Your loops, my loops, everyone’s loops
When you look at the diagram and think of ‘me’ in the middle, the loops seem reasonable. But in many working practices my inner loop is not the same as your inner loop. Large projects often have sub-teams that collaborate intensively, and then coordinate across each other. The project manager’s inner loop will be different than the inner loop of someone in the design team. Project stakeholders will often be found somewhere between an inner and outer loop too.
To be fair, the ‘channels’ concept within Teams can deal with some of this, but the hashtag approach in Slack is more versatile: it allows the design team to post something to both their loop and the project management loop.
Then we come to Outlook. The beauty of email is it can do ad-hoc ‘permissions’ for a conversation. The downfall is that in every other respect I want the velocity of a Teams discussion. So we end up with a conversation on a topic that wholly belongs in Teams, but which happens in an entirely different format due to permissions. Because of this, I’m forever losing links and login details because I assume it is in Teams and then find it’s in Outlook.
Anyone remember Google Wave? For all its faults, it did at least try to tackle this messaging conundrum.
The ideal collaboration state is a continuum
We’ve ended up here in part because Microsoft is trying to retrospectively explain a set of tools that were never designed to fit together. By contrast, Workplace by Facebook doesn’t have this dilemma: your inner and outer loops are a continuum of group sizes. It means you don’t have to worry about where you start a conversation, you only need to dial the notifications up or down depending on your interest and manage the membership.

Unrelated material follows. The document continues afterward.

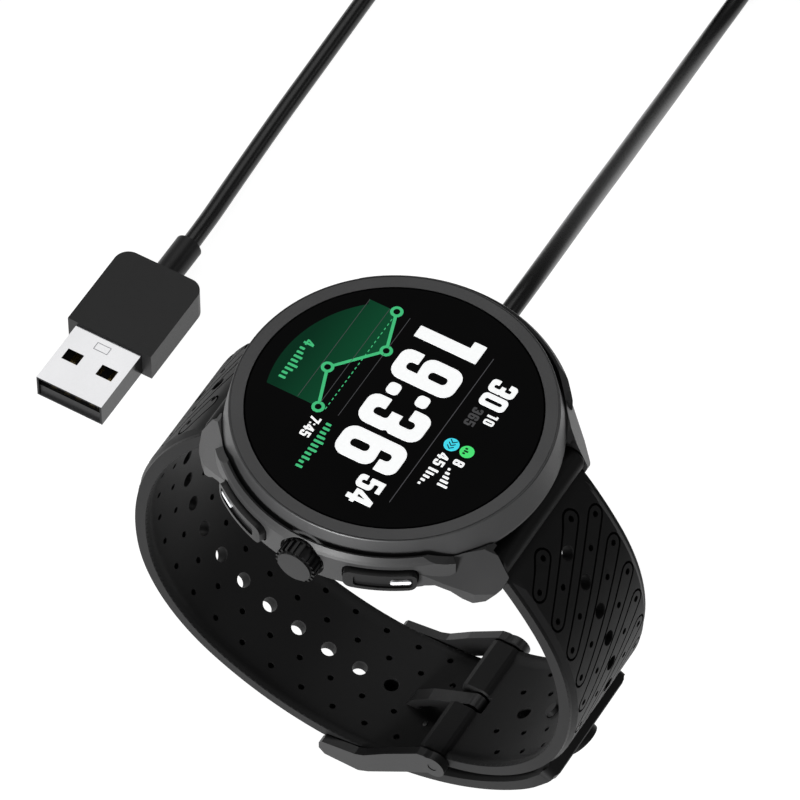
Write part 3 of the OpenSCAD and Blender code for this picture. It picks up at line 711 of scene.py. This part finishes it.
def barrel(y):
    """Rolled end of a strap half round its spring bar."""
    w = STRAP_HALF_W
    profile = [(-w, BARREL_R - 0.35), (-w + 0.1, BARREL_R - 0.12), (-w + 0.35, BARREL_R),
               (w - 0.35, BARREL_R), (w - 0.1, BARREL_R - 0.12), (w, BARREL_R - 0.35)]
    return lathe(profile, (0, y, FACE_Z + BAR_Z), (1, 0, 0), 48)


def side_points(s_from, s_to, x):
    """Points along one edge of a strap half."""
    count = max(1, round(abs(s_to - s_from) / GRID_STEP))
    return [(s_from + (s_to - s_from) * k / count, x) for k in range(count)]


def stud_station(line):
    """Length along a strap line nearest to the keeper's stud."""
    low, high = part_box("keeper_stud")
    stud = (low + high) / 2 / MM
    at, length = line
    best = min(range(int(length * 10)), key=lambda k: (at(k / 10)[0] - stud.y) ** 2
               + (at(k / 10)[1] + FACE_Z - stud.z) ** 2)
    return best / 10


def round_holes(holes):
    """Outlines of (s, x, radius) holes, with more points on the large ones."""
    return [circle(s, x, r, 24 if r == LARGE_R else 14) for s, x, r in holes]


def pin_loop():
    """Outline in (y, z) of the strap's loop round the buckle's pin, drawn out into the strap."""
    y, z = PIVOT
    turned = [math.radians(a) for a in range(-100, 101, 20)]
    neck = [(11.6, z + 1.62), (10.9, z + 1.1), (10.75, z), (10.9, z - 0.9), (11.6, z - 1.25)]
    return [(y + PIN_LOOP_R * math.cos(t), z + PIN_LOOP_R * math.sin(t)) for t in turned] + neck


def add_buckle_half(material, groove_shade_material):
    """Strap half from the 12 o'clock lugs to the buckle, forked round the tang."""
    w = STRAP_HALF_W
    length = BUCKLE_LINE[1]
    stud_s = stud_station(BUCKLE_LINE)
    fork_s = length - FORK_DEPTH
    outline = (side_points(0, length, -w) + [(length, -w), (length, -FORK_HALF)]
               + [(fork_s, -FORK_HALF), (fork_s, FORK_HALF), (length, FORK_HALF), (length, w)]
               + side_points(length, 0, w)[1:] + [(0, w)])
    holes = [h for h in lattice(BUCKLE_FIRST, length - 8)
             if abs(h[0] - stud_s) > STUD_CLEARANCE or h[2] == SMALL_R]
    loops = round_holes(holes) + [circle(stud_s, 0, 1.4, 24)]
    blind = [h for h in holes if h[2] == SMALL_R]
    *sheet, dark = strap_sheet(BUCKLE_LINE, -1, outline, loops, pills(BUCKLE_FIRST, 52), True, blind)
    ends = [prism(pin_loop(), FORK_HALF, w), prism(pin_loop(), -w, -FORK_HALF)]
    piece = mesh_object("strap_buckle_side", *merged([sheet, barrel(BAR_Y)] + ends), material, "watch",
                        STRAP_SMOOTH, dark, groove_shade_material)
    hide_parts("strap_buckle_half")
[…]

When Microsoft announced Teams, it stirred up a lot of debate about how it would sit alongside Yammer. It’s good, then, that Microsoft recognizes this and is trying to provide guidance. Too often in the past the company has distanced itself from this knotty issue by saying, “We’re giving you choice,” leaving others to write whole books on the topic. I do hope Microsoft follows this recognition with a plan that brings Teams and Yammer together.